#### What this task involves
Of the material below, the lines to be retyped are those from the line containing "under_drop = (roll_bulge_z" through the line containing "for member in", inclusive; reproduce them exactly.

#### Task inputs
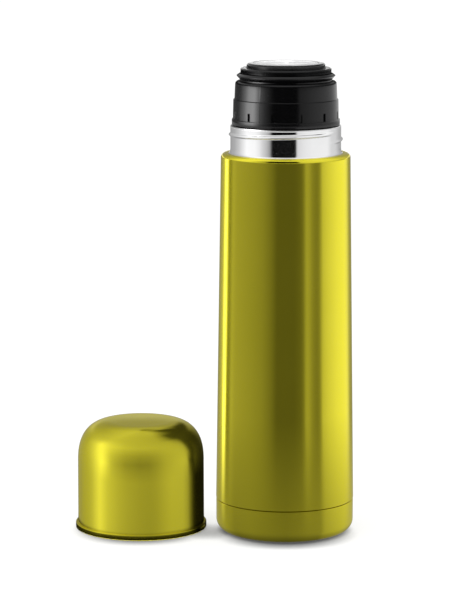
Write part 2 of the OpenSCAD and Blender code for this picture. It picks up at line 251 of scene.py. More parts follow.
def steel(name, tone, rough, ring_scale=120, ring_bump=0.08, anisotropy=0.4):
    """Bare stainless steel with the fine rings that turning and polishing leave."""
    material, nodes, links, shader = new_material(name)
    rings = noise(nodes, links, object_coords(nodes, links, (1, 1, 40)), ring_scale, 4, 0.65)
    smudge = noise(nodes, links, object_coords(nodes, links, (1, 1, 1)), 60, 3)
    dark = tuple(c * 0.95 for c in tone)
    links.new(two_tone(nodes, links, smudge, dark, tone), shader.inputs["Base Color"])
    links.new(spread(nodes, links, rings, rough * 0.8, rough * 1.25), shader.inputs["Roughness"])
    shader.inputs["Metallic"].default_value = 1
    shader.inputs["Anisotropic"].default_value = anisotropy
    turned_tangent(nodes, links, shader)
    bump(nodes, links, shader, rings, ring_bump, 0.00005)
    return material


def plastic(name, tone, rough, grain=900, grain_bump=0.12):
    """Moulded plastic with a fine grain and faint flow marks."""
    material, nodes, links, shader = new_material(name)
    fine = noise(nodes, links, object_coords(nodes, links, (1, 1, 1)), grain, 3)
    flow = noise(nodes, links, object_coords(nodes, links, (1, 1, 0.35)), 70, 3)
    light = tuple(c * 1.35 for c in tone)
    links.new(two_tone(nodes, links, flow, tone, light), shader.inputs["Base Color"])
    links.new(spread(nodes, links, flow, rough * 0.85, rough * 1.2), shader.inputs["Roughness"])
    shader.inputs["Specular IOR Level"].default_value = 0.5
    bump(nodes, links, shader, fine, grain_bump, 0.00003)
    return material


def silicone():
    material, nodes, links, shader = new_material("grey_silicone")
    cloud = noise(nodes, links, object_coords(nodes, links, (1, 1, 1)), 150, 3)
    links.new(
        two_tone(nodes, links, cloud, (0.50, 0.50, 0.48), (0.60, 0.60, 0.57)),
        shader.inputs["Base Color"],
    )
    links.new(spread(nodes, links, cloud, 0.42, 0.55), shader.inputs["Roughness"])
    shader.inputs["Subsurface Weight"].default_value = 0.2
    shader.inputs["Subsurface Scale"].default_value = 0.002
    bump(nodes, links, shader, cloud, 0.1, 0.00005)
    return material


def floor_material():
    """White paper sweep that glows evenly, with a painted contact shadow: darker where something stands
    close behind.
    """
    material, nodes, links, shader = new_material("studio_floor")
    lean = math.radians(68)
    shadow_reach = 0.018
    darkest = 0.05
    glow_level = 0.72
    shadow_tone = (0.01, 0.01, 0.012, 1)
    backwards = nodes.new("ShaderNodeCombineXYZ")
    backwards.inputs[1].default_value = math.sin(lean)
    backwards.inputs[2].default_value = math.cos(lean)
    painted_shadow_occlusion = nodes.new("ShaderNodeAmbientOcclusion")
    painted_shadow_occlusion.samples = 24
    painted_shadow_occlusion.inputs["Distance"].default_value = shadow_reach
    links.new(backwards.outputs[0], painted_shadow_occlusion.inputs["Normal"])
    # The occlusion, leaning back, paints a contact shadow into both the floor's colour and its glow.
    shade = spread(nodes, links, painted_shadow_occlusion.outputs["AO"], darkest, 1, 0.3, 0.72)
    cloud = noise(nodes, links, object_coords(nodes, links, (1, 1, 1)), 6, 2)
    paper = nodes.new("ShaderNodeMix")
    paper.data_type = "RGBA"
    paper.inputs[6].default_value = shadow_tone
    links.new(shade, paper.inputs[0])
    links.new(
        two_tone(nodes, links, cloud, (0.29, 0.29, 0.29), (0.30, 0.30, 0.30)),
        paper.inputs[7],
    )
    links.new(paper.outputs[2], shader.inputs["Base Color"])
    shader.inputs["Roughness"].default_value = 0.9
    shader.inputs["Specular IOR Level"].default_value = 0.0
    shader.inputs["Emission Color"].default_value = (1, 1, 1, 1)
    glow = nodes.new("ShaderNodeMath")
    glow.operation = "MULTIPLY"
    glow.inputs[1].default_value = glow_level
    links.new(shade, glow.inputs[0])
    links.new(glow.outputs[0], shader.inputs["Emission Strength"])
    material.cycles.emission_sampling = "NONE"
    return material


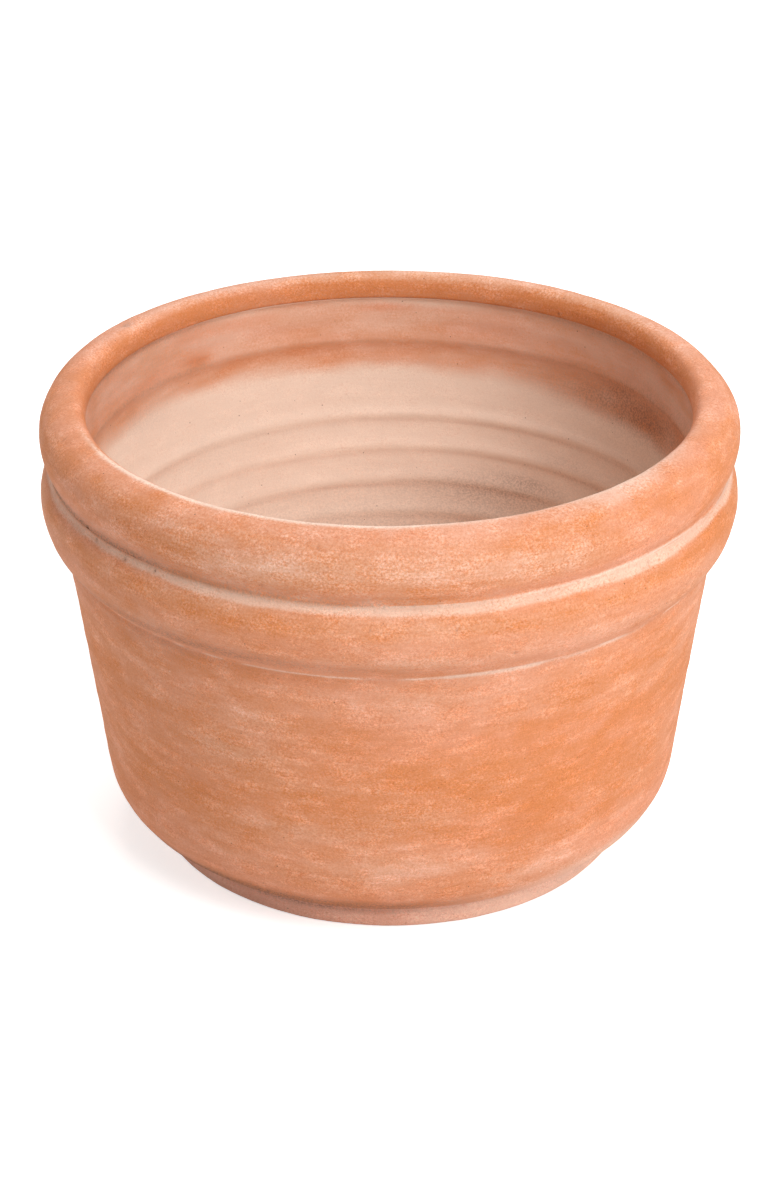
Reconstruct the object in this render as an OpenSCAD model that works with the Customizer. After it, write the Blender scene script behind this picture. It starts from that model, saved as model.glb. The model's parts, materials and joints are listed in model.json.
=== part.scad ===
// Terracotta bowl pot with a rolled rim, a raised band below it and a turned foot.
// The fired pot is one body of clay. Each module is one member of that body, as a
// potter forms it: floor slab, thrown wall, turned foot ring, luted band, rolled rim.
// The members meet face to face on level planes and upright cylinders.
// +Z is up, and the origin is the centre of the plane that the foot rests on.

/* [Overall] */
// Outside diameter across the rim
rim_d = 300; // [280:5:320]
// Height of the pot, from the resting plane to the top of the rim
pot_h = 205.5; // [202:0.5:215]

/* [Wall] */
// Level thickness of the wall below the band
wall_t = 12; // [10.5:0.5:14]
// Thickness of the upright neck of the wall, behind the band and inside the rim
neck_t = 9; // [7:0.5:10]
// Lean of the wall out from upright, in degrees
wall_lean = 7.2; // [6:0.2:8]
// Radius that rounds the outside of the heel
heel_r = 26.6; // [18:0.2:34]
// Slope of the underside between heel and foot, in degrees above level
heel_slope = 32.6; // [28:0.2:40]
// Radius that rounds the inside where the wall meets the floor
inside_heel_r = 24; // [16:1:28]

/* [Band] */
// Height of the crease under the band
band_z = 141.5; // [136:0.5:145]
// Height where the band stands furthest out
band_bulge_z = 162.4; // [158:0.2:166]
// How far the band stands out from the neck
band_proud = 9.8; // [8:0.1:10.5]

/* [Rim] */
// How far the rim stands out from the neck
rim_proud = 9.3; // [8:0.1:10.5]
// Height of the groove between band and rim
groove_z = 176.5; // [173:0.5:180]
// How far the bottom of the groove stands out from the neck
groove_proud = 3.3; // [2:0.1:5]
// Height where the rim stands furthest out
roll_bulge_z = 191.4; // [188:0.2:194]
// Distance from the rim's outside to its highest circle
roll_crest_w = 15; // [13:0.5:17]
// How far the rim hangs in over the neck
lip_hang = 2; // [1:0.2:2.6]
// Depth of clay in the rim above the neck
roll_top_t = 10; // [9:0.5:12]

/* [Floor and foot] */
// Thickness of the floor
floor_t = 15; // [12:0.5:18]
// Depth of the recess inside the foot ring
foot_recess = 6; // [3:0.5:8]
// Height of the foot ring
foot_h = 10; // [8.5:0.5:12]
// Outside radius of the foot where it rests
foot_r = 105.6; // [103:0.2:107]
// Width of the foot ring where it rests
foot_w = 21.6; // [19:0.2:24]
// Flare of the foot's side over its height
foot_flare = 1; // [0:0.2:2]
// Radius that rounds the resting edges of the foot
foot_edge_r = 1.5; // [0.5:0.5:2]
// Radius of the drainage hole
drain_r = 11; // [8:0.5:14]

/* [Hidden] */
$fn = 144;
STEP_DEG = 6; // turn between two neighbouring points of a curved outline
CLAY = "#D98A5C";
CLAY_FOOT = "#C98468";
CLAY_INSIDE = "#E3B79A";

neck_r = rim_d / 2 - rim_proud;        // outside of the neck
neck_in_r = neck_r - neck_t;           // inside of the neck
neck_top = pot_h - roll_top_t;
groove_r = neck_r + groove_proud;
crest_r = rim_d / 2 - roll_crest_w;    // radius of the rim's highest circle
mouth_r = neck_in_r - lip_hang;        // narrowest radius of the mouth
lip_z = neck_top + lip_hang;           // height of the mouth's narrowest circle
floor_top = foot_recess + floor_t;
foot_in_r = foot_r - foot_w;
foot_top_r = foot_r + foot_flare;
// Radius of the joint between floor and wall, where the inside heel turns level
joint_r = outer_r(floor_top) - wall_t - inside_heel_r / tan((90 + wall_lean) / 2);
// Height where the wall's inside reaches the neck
neck_start_z = band_z + (wall_t - neck_t) / tan(wall_lean);

// Outside radius of the straight part of the wall at height z
function outer_r(z) = neck_r - (band_z - z) * tan(wall_lean);

// Height where the straight run of the wall would meet the underside's slope
function heel_corner_z() =
    let (lean = tan(wall_lean), slope = tan(heel_slope))
    (foot_h + slope * (outer_r(0) - foot_top_r)) / (1 - slope * lean);

// Points of an elliptical arc round centre c, from angle a0 to angle a1
function arc(c, rx, rz, a0, a1) =
    let (n = max(2, ceil(abs(a1 - a0) / STEP_DEG)))
    [for (i = [0:n]) let (a = a0 + (a1 - a0) * i / n) [c.x + rx * cos(a), c.y + rz * sin(a)]];

function unit(v) = v / norm(v);
function heading(v) = atan2(v.y, v.x);

// Points of the arc of radius r that rounds the corner on the way from a to b
function rounded(a, corner, b, r) =
    let (
        u = unit(a - corner),
        v = unit(b - corner),
        half = acos(u * v) / 2,
        centre = corner + unit(u + v) * r / sin(half),
        a0 = heading(corner + u * r / tan(half) - centre),
        turn = heading(corner + v * r / tan(half) - centre) - a0,
        sweep = turn > 180 ? turn - 360 : turn < -180 ? turn + 360 : turn
    )
    arc(centre, r, r, a0, a0 + sweep);

// One clay member: an outline of [radius, height] points turned about the pot's axis
module turned(outline) {
    rotate_extrude() polygon(outline);
}

module floor_slab() {
    color(CLAY_INSIDE) turned([
        [drain_r, foot_recess],
        [foot_in_r, foot_recess],
        [foot_in_r, foot_h],
        [joint_r, foot_h],
        [joint_r, floor_top],
        [drain_r, floor_top],
    ]);
}

module wall() {
    heel_z = heel_corner_z();
    heel = rounded([foot_top_r, foot_h], [outer_r(heel_z), heel_z], [neck_r, band_z], heel_r);
    inside_corner = [outer_r(floor_top) - wall_t, floor_top];
    inside_heel = rounded([neck_in_r, neck_start_z], inside_corner, [0, floor_top], inside_heel_r);
    color(CLAY) turned(concat(
        [[joint_r, foot_h], [foot_top_r, foot_h]],
        heel,
        [[neck_r, band_z], [neck_r, neck_top], [neck_in_r, neck_top], [neck_in_r, neck_start_z]],
        inside_heel
    ));
}

module foot_ring() {
    outer_edge = rounded([foot_in_r, 0], [foot_r, 0], [foot_top_r, foot_h], foot_edge_r);
    inner_edge = rounded([foot_in_r, foot_h], [foot_in_r, 0], [foot_r, 0], foot_edge_r);
    color(CLAY_FOOT) turned(concat(
        inner_edge,
        outer_edge,
        [[foot_top_r, foot_h], [foot_in_r, foot_h]]
    ));
}

module raised_band() {
    rise = band_bulge_z - band_z;
    under_r = (pow(band_proud, 2) + pow(rise, 2)) / (2 * band_proud);
    under_centre = [neck_r + band_proud - under_r, band_bulge_z];
    shoulder_rise = (groove_z - band_bulge_z) / sqrt(1 - pow(groove_proud / band_proud, 2));
    color(CLAY) turned(concat(
        arc(under_centre, under_r, under_r, -asin(rise / under_r), 0),
        arc([neck_r, band_bulge_z], band_proud, shoulder_rise, STEP_DEG, acos(groove_proud / band_proud)),
        [[neck_r, groove_z]]
    ));
}

module rim_roll() {
    groove_share = (groove_r - crest_r) / roll_crest_w;
    under_drop = (roll_bulge_z - groove_z) / sqrt(1 - pow(groove_share, 2));
    color(CLAY) turned(concat(
        [[neck_r, groove_z]],
        arc([crest_r, roll_bulge_z], roll_crest_w, under_drop, -acos(groove_share), 0),
        arc([crest_r, roll_bulge_z], roll_crest_w, pot_h - roll_bulge_z, STEP_DEG, 90),
        arc([crest_r, lip_z], crest_r - mouth_r, pot_h - lip_z, 90 + 3 * STEP_DEG, 180),
        arc([neck_in_r, lip_z], lip_hang, lip_hang, 180 + 3 * STEP_DEG, 270),
        [[neck_r, neck_top]]
    ));
}

floor_slab();
wall();
foot_ring();
raised_band();
rim_roll();
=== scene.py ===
"""Looks of a low terracotta bowl pot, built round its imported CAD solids.

The fired pot is one body of clay in five members: floor, wall, foot, band and rim. Each CAD
member is replaced by one clay piece, turned from the member's own outline as the frame gives
it. The piece is then marked as hands and fire mark it, with wobble, throwing ridges, rib
lines, dents, pits and a pale bloom of salts. Lengths are in millimetres until a mesh is made.
"""

import json
import math

import bpy
import numpy as np
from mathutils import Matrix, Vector

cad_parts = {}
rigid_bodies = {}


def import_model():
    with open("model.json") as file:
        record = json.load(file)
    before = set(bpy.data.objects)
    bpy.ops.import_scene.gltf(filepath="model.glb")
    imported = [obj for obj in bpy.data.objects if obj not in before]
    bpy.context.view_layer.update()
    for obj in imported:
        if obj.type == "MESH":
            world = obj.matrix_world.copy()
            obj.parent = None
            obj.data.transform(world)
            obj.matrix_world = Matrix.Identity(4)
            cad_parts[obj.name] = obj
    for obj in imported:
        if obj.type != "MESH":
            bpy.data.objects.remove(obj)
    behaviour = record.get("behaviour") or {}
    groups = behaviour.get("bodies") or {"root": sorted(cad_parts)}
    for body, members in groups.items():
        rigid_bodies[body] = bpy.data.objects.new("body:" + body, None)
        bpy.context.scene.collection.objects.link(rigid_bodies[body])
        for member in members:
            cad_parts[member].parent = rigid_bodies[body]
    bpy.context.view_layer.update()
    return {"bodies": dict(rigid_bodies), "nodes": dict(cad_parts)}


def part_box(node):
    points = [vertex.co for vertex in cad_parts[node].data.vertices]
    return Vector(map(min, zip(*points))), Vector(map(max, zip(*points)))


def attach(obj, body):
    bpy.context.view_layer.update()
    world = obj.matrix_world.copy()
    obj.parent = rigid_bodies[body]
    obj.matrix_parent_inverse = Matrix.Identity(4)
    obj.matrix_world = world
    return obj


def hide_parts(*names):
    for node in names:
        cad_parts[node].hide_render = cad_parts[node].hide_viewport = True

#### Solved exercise
    under_drop = (roll_bulge_z - groove_z) / sqrt(1 - pow(groove_share, 2));
    color(CLAY) turned(concat(
        [[neck_r, groove_z]],
        arc([crest_r, roll_bulge_z], roll_crest_w, under_drop, -acos(groove_share), 0),
        arc([crest_r, roll_bulge_z], roll_crest_w, pot_h - roll_bulge_z, STEP_DEG, 90),
        arc([crest_r, lip_z], crest_r - mouth_r, pot_h - lip_z, 90 + 3 * STEP_DEG, 180),
        arc([neck_in_r, lip_z], lip_hang, lip_hang, 180 + 3 * STEP_DEG, 270),
        [[neck_r, neck_top]]
    ));
}

floor_slab();
wall();
foot_ring();
raised_band();
rim_roll();
=== scene.py ===
"""Looks of a low terracotta bowl pot, built round its imported CAD solids.

The fired pot is one body of clay in five members: floor, wall, foot, band and rim. Each CAD
member is replaced by one clay piece, turned from the member's own outline as the frame gives
it. The piece is then marked as hands and fire mark it, with wobble, throwing ridges, rib
lines, dents, pits and a pale bloom of salts. Lengths are in millimetres until a mesh is made.
"""

import json
import math

import bpy
import numpy as np
from mathutils import Matrix, Vector

cad_parts = {}
rigid_bodies = {}


def import_model():
    with open("model.json") as file:
        record = json.load(file)
    before = set(bpy.data.objects)
    bpy.ops.import_scene.gltf(filepath="model.glb")
    imported = [obj for obj in bpy.data.objects if obj not in before]
    bpy.context.view_layer.update()
    for obj in imported:
        if obj.type == "MESH":
            world = obj.matrix_world.copy()
            obj.parent = None
            obj.data.transform(world)
            obj.matrix_world = Matrix.Identity(4)
            cad_parts[obj.name] = obj
    for obj in imported:
        if obj.type != "MESH":
            bpy.data.objects.remove(obj)
    behaviour = record.get("behaviour") or {}
    groups = behaviour.get("bodies") or {"root": sorted(cad_parts)}
    for body, members in groups.items():
        rigid_bodies[body] = bpy.data.objects.new("body:" + body, None)
        bpy.context.scene.collection.objects.link(rigid_bodies[body])
        for member in members:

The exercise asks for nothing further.